Legal Center Participates in Twitter Town Hall on Voting Rights Act Challenge
On February 26, the Campaign Legal Center took part in a Twitter Town Hall to educate the public on the Voting Rights Act and the challenge to the landmark civil rights legislation currently before the U.S. Supreme Court, Shelby County v. United States. The virtual town hall held on Twitter raised public awareness of the case and its significance to every American. Participating organizations also included the American Civil Liberties Union, Alliance for Justice, the American Constitution Society, the Asian American Justice Center, Generational Alliance, the Leadership Conference, the Lawyers Committee for Civil Rights Under Law and the National Association for the Advancement of Colored People.
Telephone Press Briefing By Former DOJ Officials on Voting Rights Act & Bailouts Features Executive Director
On February 26, the day before oral argument in Shelby County v. United States, Legal Center Executive Director J. Gerald Hebert, co-hosted a telephonic press briefing by former U.S. Department of Justice (DOJ) officials to answers questions about the Voting Rights Act’s Section 5 bailout provisions. Hebert, who held a number of supervisory positions in the Voting Section of the Civil Rights Division at DOJ, co-hosted the call with Julie Fernandes, former Deputy Assistant Attorney General for Civil Rights. The provisions allowing jurisdictions to bailout from coverage under Section 5 of Voting Rights Act by demonstrating records of non-discrimination are a key element of the government’s case in the current Supreme Court challenge to the law.

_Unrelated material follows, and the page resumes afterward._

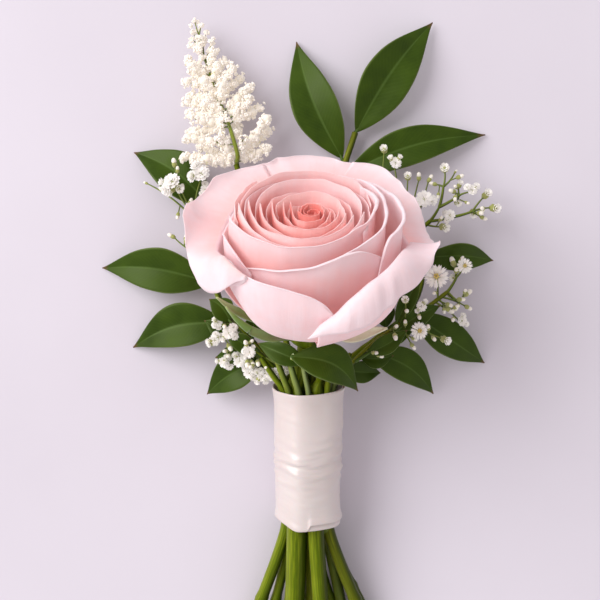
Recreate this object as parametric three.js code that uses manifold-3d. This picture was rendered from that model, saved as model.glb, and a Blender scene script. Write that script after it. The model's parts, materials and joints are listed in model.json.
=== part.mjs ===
// A boutonniere lying on a table: one open garden rose in front of ruscus leaves, a white astilbe plume
// and sprigs of baby's breath. Its nine stems are bound by stem tape and a satin ribbon, and splay below it.
// Millimetres. +Y runs from the cut stems to the flowers, +Z is up, and the table is z = 0.
// The rose leans over the leaves. The piece rests on its lowest cut stems and drooping leaf tips.
import * as THREE from "three";
import { mergeVertices } from "three/addons/utils/BufferGeometryUtils.js";
import Module from "manifold-3d";

const wasm = await Module();
wasm.setup();

const rad = THREE.MathUtils.degToRad;
const smooth = THREE.MathUtils.smoothstep;
const lerp = THREE.MathUtils.lerp;
const v3 = (x, y, z) => new THREE.Vector3(x, y, z);
const UP = v3(0, 0, 1);

// ---- Driving dimensions ----

const GAP = 0.35; // between pieces that touch
const RIBBON = { length: 33, outer: 8.5, inner: 8.1 };
const TAPE = { length: 29, outer: 7.8, inner: 7.45 };
const HANDLE = { middle: v3(1.9, -39.5, 13.4), rise: rad(8) }; // the bound stems climb towards the flower
const STRAIGHT = [-18, -14.5, 0, 14.5, 18]; // places along the handle between which the stems lie parallel
const ROSE = { seat: v3(2, -5, 24.5), lean: rad(52), hipRadius: 6.2, hipLength: 7.5, height: 33 };
const PETAL_THICKNESS = 0.35;
const SEPAL = { length: 17, rootHalfWidth: 2, tipHalfWidth: 0.3, belly: 1.8, thickness: 0.4 };
const LEAF = { thickness: 0.5, baseHalfWidth: 0.5, fold: 0.14 }; // fold: rise of a blade's edge per width
const PLUME = { base: v3(-15.8, 33.4, 9.8), tip: v3(-27, 71.4, 6), width: 25, depth: 11.6 };
const TWIG_RADIUS = 0.45;

// ---- Geometry helpers ----

// A closed geometry with its faces pointing out, from points and triangles.
function closedGeometry(points, triangles) {
  const volume = triangles.reduce((sum, [a, b, c]) => {
    return sum + points[a].dot(v3(0, 0, 0).crossVectors(points[b], points[c])) / 6;
  }, 0);
  const outward = volume < 0 ? triangles.map(([a, b, c]) => [a, c, b]) : triangles;
  return new THREE.BufferGeometry().setFromPoints(points).setIndex(outward.flat());
}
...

Executive Director Addresses American University Washington Program
On February 19, Legal Center Executive Director J. Gerald Hebert addressed American University’s Washington Semester Program, discussing the current state of money in politics and outlining potential reforms the Campaign Legal Center is currently pursuing. The program hosts students from around the country and schedules discussions for students with leading figures on the important political issues of the day.